**WRITTEN EXERCISE**. In the records that follow, show each line where the word "hinge" is present.

**DATA SHOWN**.
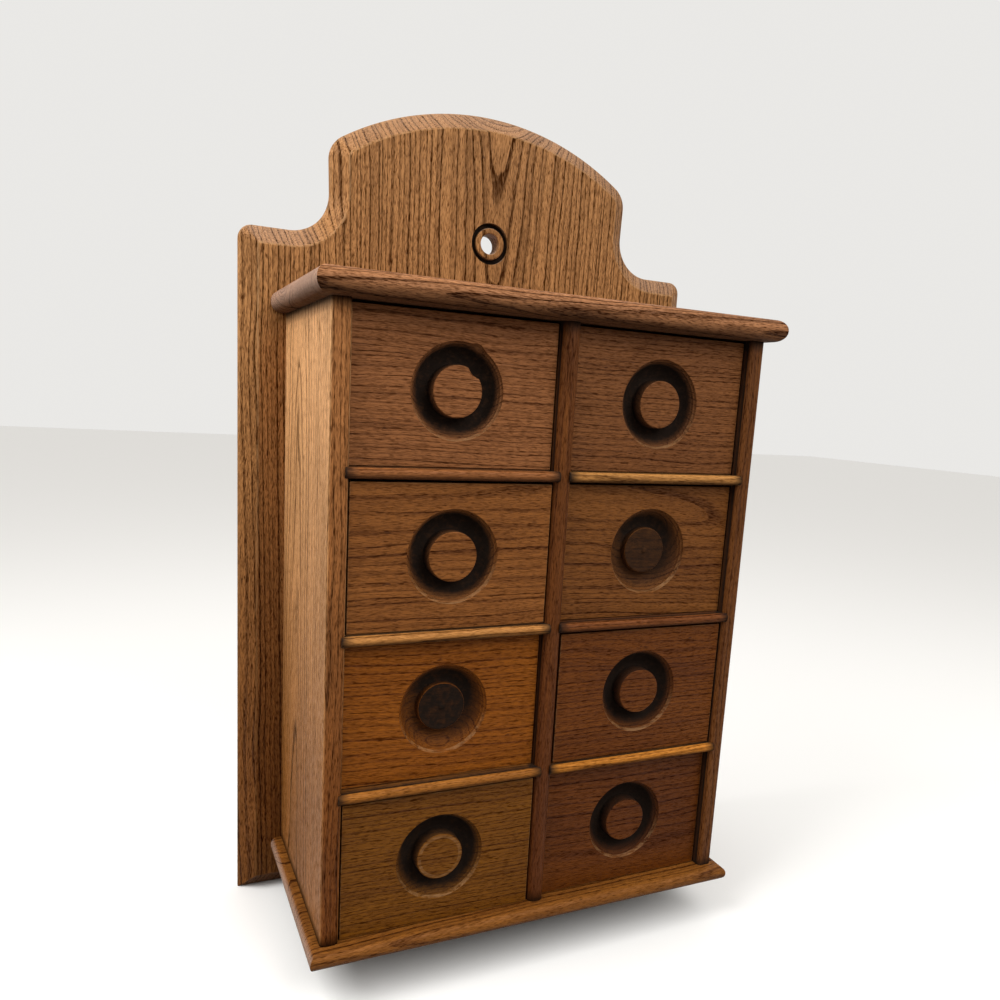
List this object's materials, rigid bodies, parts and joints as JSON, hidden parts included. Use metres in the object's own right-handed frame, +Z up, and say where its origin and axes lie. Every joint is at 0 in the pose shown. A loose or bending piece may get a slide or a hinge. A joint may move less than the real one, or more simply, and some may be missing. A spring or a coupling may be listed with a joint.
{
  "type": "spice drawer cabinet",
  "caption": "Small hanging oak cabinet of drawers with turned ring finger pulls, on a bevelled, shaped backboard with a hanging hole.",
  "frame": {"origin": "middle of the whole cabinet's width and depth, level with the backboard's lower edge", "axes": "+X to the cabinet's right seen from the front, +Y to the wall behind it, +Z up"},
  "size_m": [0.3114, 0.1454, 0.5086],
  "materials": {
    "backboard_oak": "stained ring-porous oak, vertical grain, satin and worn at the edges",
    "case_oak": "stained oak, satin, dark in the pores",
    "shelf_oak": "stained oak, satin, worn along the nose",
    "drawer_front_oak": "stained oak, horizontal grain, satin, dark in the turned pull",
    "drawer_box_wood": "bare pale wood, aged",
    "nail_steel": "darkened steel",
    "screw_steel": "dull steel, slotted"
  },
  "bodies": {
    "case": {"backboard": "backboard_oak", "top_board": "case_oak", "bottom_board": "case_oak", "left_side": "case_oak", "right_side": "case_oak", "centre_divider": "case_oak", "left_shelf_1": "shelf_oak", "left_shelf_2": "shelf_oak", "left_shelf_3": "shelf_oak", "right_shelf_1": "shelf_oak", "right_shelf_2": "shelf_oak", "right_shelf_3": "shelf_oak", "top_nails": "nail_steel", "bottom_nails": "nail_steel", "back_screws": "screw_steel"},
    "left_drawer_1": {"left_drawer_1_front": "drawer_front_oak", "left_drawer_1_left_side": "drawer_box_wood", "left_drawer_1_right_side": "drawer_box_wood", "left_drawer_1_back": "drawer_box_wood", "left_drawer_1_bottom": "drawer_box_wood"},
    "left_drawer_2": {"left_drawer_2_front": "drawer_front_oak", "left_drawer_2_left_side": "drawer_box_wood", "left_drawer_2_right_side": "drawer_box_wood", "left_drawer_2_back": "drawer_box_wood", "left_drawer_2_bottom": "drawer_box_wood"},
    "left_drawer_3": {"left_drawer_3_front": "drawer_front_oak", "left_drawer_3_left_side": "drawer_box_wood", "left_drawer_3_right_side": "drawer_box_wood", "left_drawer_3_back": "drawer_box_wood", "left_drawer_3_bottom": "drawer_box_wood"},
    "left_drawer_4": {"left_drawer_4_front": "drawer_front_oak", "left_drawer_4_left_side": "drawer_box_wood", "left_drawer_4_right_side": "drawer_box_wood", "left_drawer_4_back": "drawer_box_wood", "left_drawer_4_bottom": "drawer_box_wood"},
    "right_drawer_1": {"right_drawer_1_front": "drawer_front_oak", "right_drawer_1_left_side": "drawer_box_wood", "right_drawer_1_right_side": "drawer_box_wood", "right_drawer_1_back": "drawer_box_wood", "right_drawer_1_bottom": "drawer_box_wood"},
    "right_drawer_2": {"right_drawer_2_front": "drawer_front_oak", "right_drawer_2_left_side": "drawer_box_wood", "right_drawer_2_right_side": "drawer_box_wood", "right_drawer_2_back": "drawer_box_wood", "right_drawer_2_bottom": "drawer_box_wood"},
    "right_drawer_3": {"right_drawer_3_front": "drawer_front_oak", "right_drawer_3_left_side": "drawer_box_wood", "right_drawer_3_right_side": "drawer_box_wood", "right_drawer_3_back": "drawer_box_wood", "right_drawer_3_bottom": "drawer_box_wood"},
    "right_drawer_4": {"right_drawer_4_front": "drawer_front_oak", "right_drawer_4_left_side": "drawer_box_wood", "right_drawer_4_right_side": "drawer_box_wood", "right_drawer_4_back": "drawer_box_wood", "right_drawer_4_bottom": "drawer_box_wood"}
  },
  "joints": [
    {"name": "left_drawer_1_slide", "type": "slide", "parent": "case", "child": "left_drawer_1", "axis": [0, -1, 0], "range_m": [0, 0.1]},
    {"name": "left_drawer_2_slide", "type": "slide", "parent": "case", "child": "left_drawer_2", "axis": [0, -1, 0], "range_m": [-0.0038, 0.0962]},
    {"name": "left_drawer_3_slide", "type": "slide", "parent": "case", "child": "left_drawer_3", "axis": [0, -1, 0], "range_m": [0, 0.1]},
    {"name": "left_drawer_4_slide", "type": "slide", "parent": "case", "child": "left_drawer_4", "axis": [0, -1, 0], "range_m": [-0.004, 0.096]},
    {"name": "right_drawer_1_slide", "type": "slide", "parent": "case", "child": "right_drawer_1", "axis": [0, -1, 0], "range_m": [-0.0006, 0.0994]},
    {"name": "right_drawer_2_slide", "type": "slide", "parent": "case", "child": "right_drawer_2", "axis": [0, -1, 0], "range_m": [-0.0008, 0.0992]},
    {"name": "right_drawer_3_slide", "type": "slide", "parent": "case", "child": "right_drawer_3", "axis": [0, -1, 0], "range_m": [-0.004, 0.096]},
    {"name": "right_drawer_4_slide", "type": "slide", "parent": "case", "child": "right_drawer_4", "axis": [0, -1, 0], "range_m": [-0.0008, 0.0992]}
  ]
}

* * *

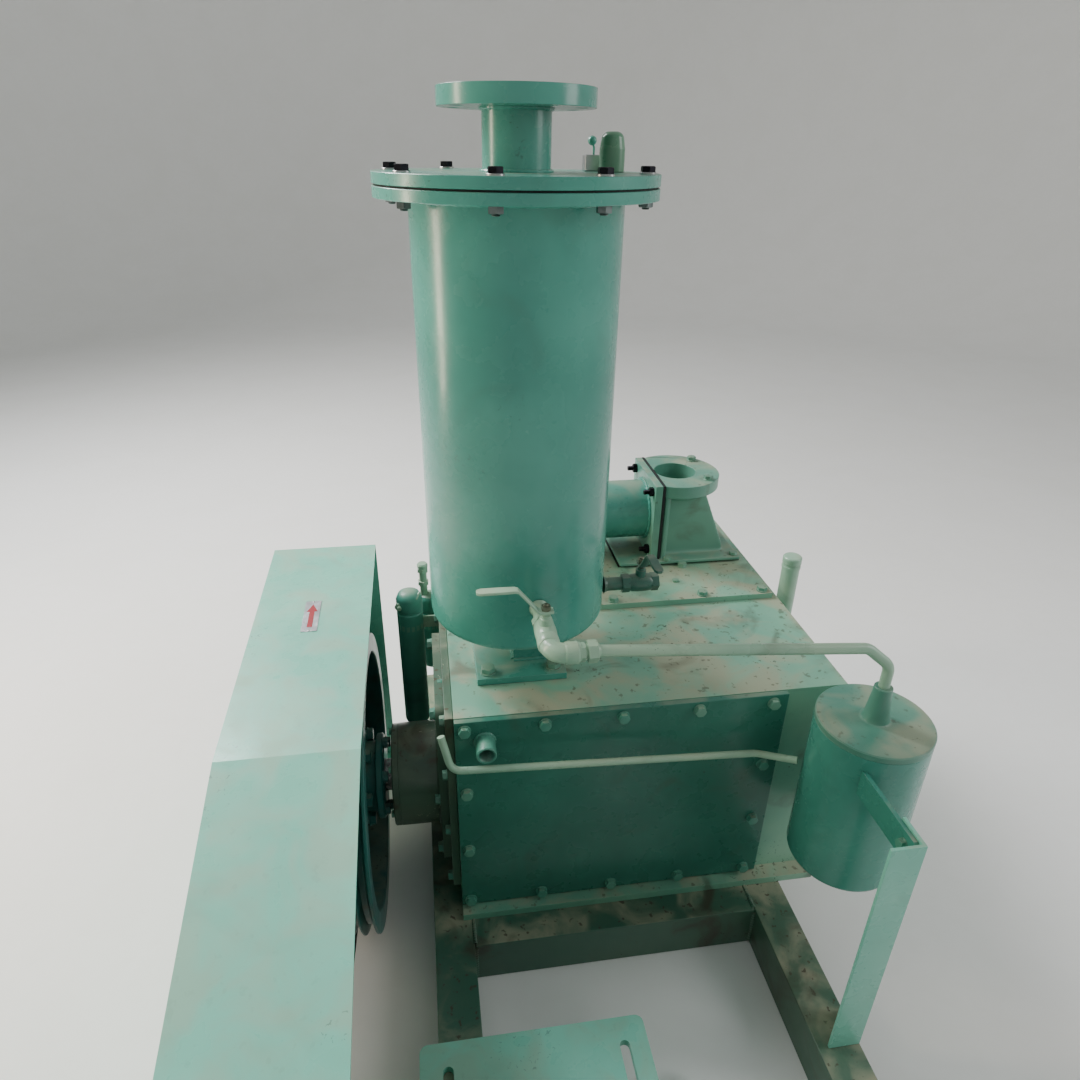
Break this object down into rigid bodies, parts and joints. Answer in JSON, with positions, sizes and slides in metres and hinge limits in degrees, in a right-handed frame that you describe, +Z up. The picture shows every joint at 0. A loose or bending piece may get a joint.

==

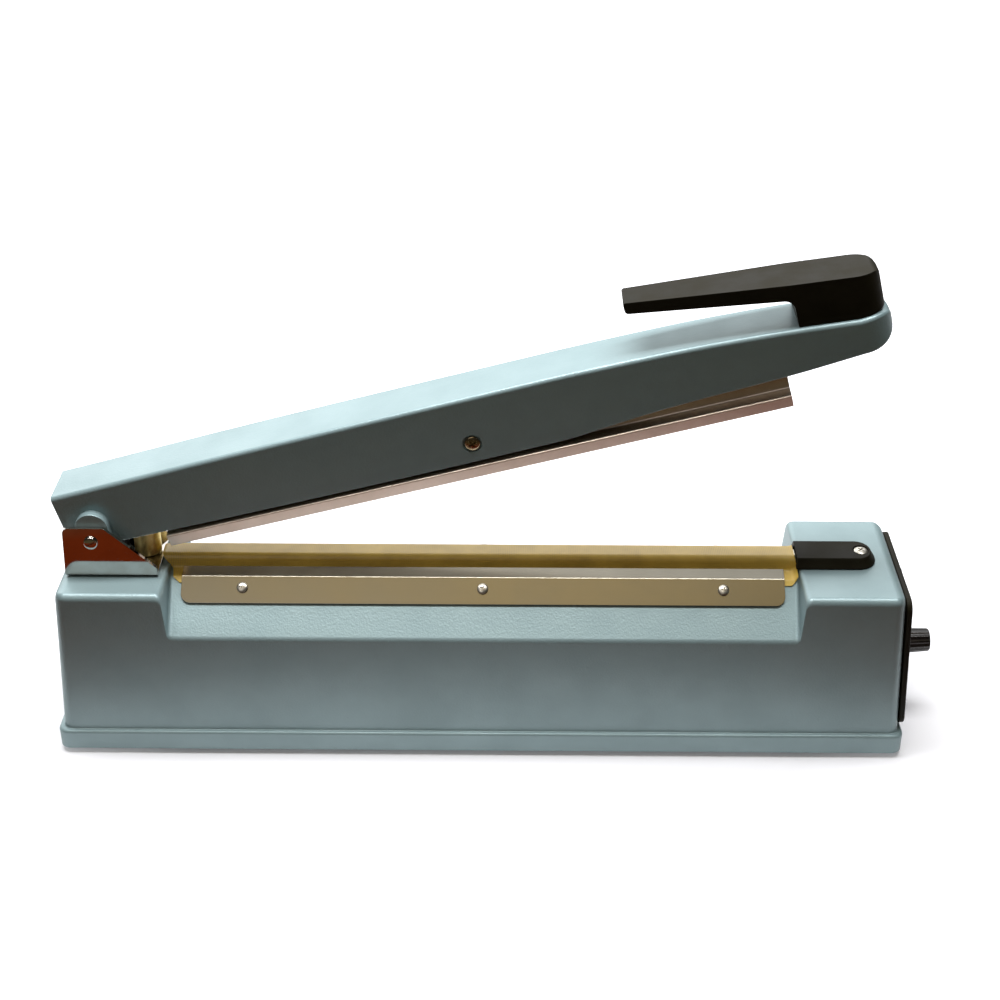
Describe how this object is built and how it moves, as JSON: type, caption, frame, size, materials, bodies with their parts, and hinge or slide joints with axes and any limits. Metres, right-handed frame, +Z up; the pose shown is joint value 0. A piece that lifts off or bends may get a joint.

**COMPLETE ANSWER**.
List this object's materials, rigid bodies, parts and joints as JSON, hidden parts included. Use metres in the object's own right-handed frame, +Z up, and say where its origin and axes lie. Every joint is at 0 in the pose shown. A loose or bending piece may get a slide or a hinge. A joint may move less than the real one, or more simply, and some may be missing. A spring or a coupling may be listed with a joint.
Break this object down into rigid bodies, parts and joints. Answer in JSON, with positions, sizes and slides in metres and hinge limits in degrees, in a right-handed frame that you describe, +Z up. The picture shows every joint at 0. A loose or bending piece may get a joint.
Describe how this object is built and how it moves, as JSON: type, caption, frame, size, materials, bodies with their parts, and hinge or slide joints with axes and any limits. Metres, right-handed frame, +Z up; the pose shown is joint value 0. A piece that lifts off or bends may get a joint.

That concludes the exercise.